The bank’s acting general counsel, Daoud Khairallah, said yesterday: "We cannot eradicate corruption in all situations where we have no control. . . . If any of our funds have been tampered with, yes, we can debar. But not if it’s something that we didn't have any control over."

Jeremy Pope, executive director of Transparency International, an organization dedicating to fighting corruption, voiced incredulity that the companies might get off the hook. "It’s a project the World Bank was involved in, and logic says –– if you're bribing, you're bribing; and if you're unfit to be bidding for business, you're unfit."

In any event, he said, "when these companies go bidding for public sector business, their competitors will use this and say, ‘If you do a deal with that lot, everyone will think you've been bribed.’ "

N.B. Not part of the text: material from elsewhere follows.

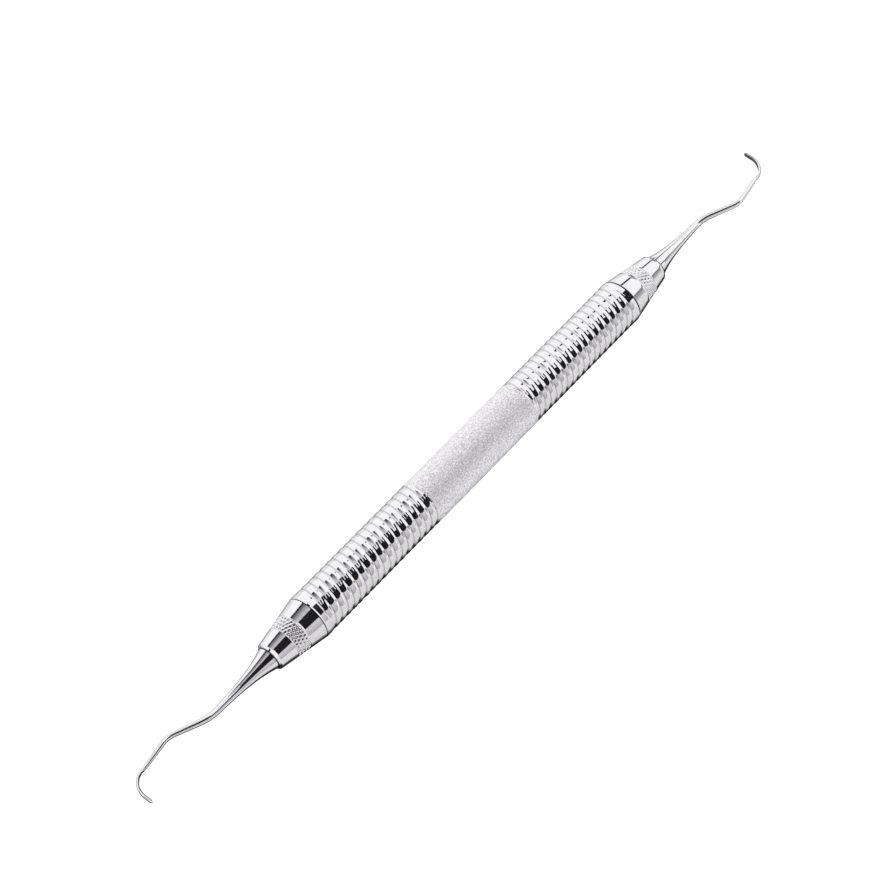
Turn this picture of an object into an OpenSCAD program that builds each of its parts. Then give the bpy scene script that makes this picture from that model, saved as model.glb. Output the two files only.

The bank’s anti–corruption efforts are part of a broader drive against bribery in the industrialized world. After considerable agitation by the United States, which made it a crime in 1977 for U.S. firms to bribe foreign officials, the 29 wealthy countries belonging to the Organization for Economic Cooperation and Development ratified a convention in December 1997 pledging to criminalize foreign bribery. But less than half of the nations have passed the necessary laws, and in any case the alleged bribery of Sole took place before the convention was adopted.

The Lesotho project is located in a country of about 2 million, entirely surrounded by South Africa, that is rated as one of the world’s poorest, with almost no natural resources other than water. The project, which includes a dam more than 600 feet high, provides water to an industrial region of South Africa and provides employment to Lesotho, most of whose workers must find jobs in South Africa.

But the International Rivers charges that the project has disrupted communities and led to the establishment of squatters’ camps, replete with prostitution and AIDS, in once–remote mountain communities.

The group also asserts that massive bribery is predictable in such projects –– and notes that some of the companies named in the Lesotho indictment have figured in other corruption scandals involving dams.